Supporting the international rules-based order and UNCLOS
The treaty is a testament to the way in which international law, in particular the UN Convention on the Law of the Sea, reinforces stability and allows countries to resolve disputes peacefully without coercion. It is an example of the rules-based order in action.
UNCLOS has underpinned stability and security in our region and around the world. In turn, this has allowed for the growth of trade and sustainable development.
With the world's third largest maritime Exclusive Economic Zone, Australia knows how important these rules and norms are. That is why we have steadfastly supported the dispute settlement processes in UNCLOS–regardless of the outcome.
Bilateral relations with Timor-Leste
The maritime boundary treaty marks a new chapter in our bilateral relationship. It will revitalise our friendship and cooperation in the years ahead.
As Australia's Foreign Policy White Paper highlights, a strong and prosperous Timor-Leste is of fundamental important to Australia. We look forward to partnering with Timor-Leste to develop the Greater Sunrise gas field, with benefits for both countries.
We are Timor-Leste's leading economic partner [$96.1 million in total ODA in 2017-18]. We will continue to support Timor-Leste's objective of economic diversification and private sector growth through our development cooperation and labour mobility schemes.
We will continue to support Timor-Leste's armed forces and national police. We cooperate on regional security issues, including maritime challenges, border security and transnational crime.
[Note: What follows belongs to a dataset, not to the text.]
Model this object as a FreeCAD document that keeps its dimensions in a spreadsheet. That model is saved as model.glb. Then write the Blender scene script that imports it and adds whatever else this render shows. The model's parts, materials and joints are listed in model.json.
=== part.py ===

Australia supports Timor-Leste's ambition to join ASEAN, to facilitate its closer economic engagement with Southeast Asia.
The benefits of the maritime boundary treaty
The Treaty establishes permanent maritime boundaries between Australia and Timor-Leste in the Timor Sea and a stable legal framework for resource development. This will provide certainty and stability for businesses and investors.
The Treaty provides for both countries to develop the Greater Sunrise gas fields together and share in the benefits. This recognises both Australia and Timor-Leste have legitimate sovereign rights as coastal states under UNCLOS.
The Treaty will support Timor-Leste's economic development by providing new opportunities for income and commercial and industrial development. Seventy or eighty per cent of revenue from Greater Sunrise will flow to Timor-Leste, depending on how the resource is developed.
The treaty upholds Australia's commitment to international rules and reinforces peaceful dispute resolution norms, especially through the UNCLOS.
Development of Greater Sunrise
The Conciliation Commission has worked extensively with the parties to broker a way forward on Greater Sunrise. While we have not been able to agree on a way to develop Greater Sunrise, we have made good progress in the conciliation towards this goal. We look forward to building on the Commission's efforts and analysis and we will continue to discuss the how to develop Greater Sunrise bilaterally. The Conciliation Commission's analysis of the alternative concepts for developing Greater Sunrise is contained in its press release of 6 March 2018.
Australia wants Greater Sunrise to be developed in a commercially sound way that maximises the return for the parties, and therefore contributes to Timor-Leste's economic development priorities. Provided these conditions are met, Australia is genuinely neutral as to whether Greater Sunrise gas is processed in Timor-Leste or Australia.
Existing Oil and Gas projects
Oil and gas fields currently shared between Australia and Timor-Leste in the Joint Petroleum Development Area will transition to Timor-Leste's exclusive jurisdiction. The Treaty provides that the security of title and any other rights held by the titleholders previously under the Timor Sea Treaty and the International Unitisation Agreement will be preserved through ensuring conditions and terms equivalent.
In the case of Bayu-Undan and Kitan fields, Australia and Timor-Leste have agreed that the companies which hold the production sharing contracts will be subject to the same fiscal and regulatory regimes although under Timor-Leste's jurisdiction not joint Australian and Timorese jurisdiction as is the case under existing treaty arrangements. This is outlined in an Exchange of Correspondence.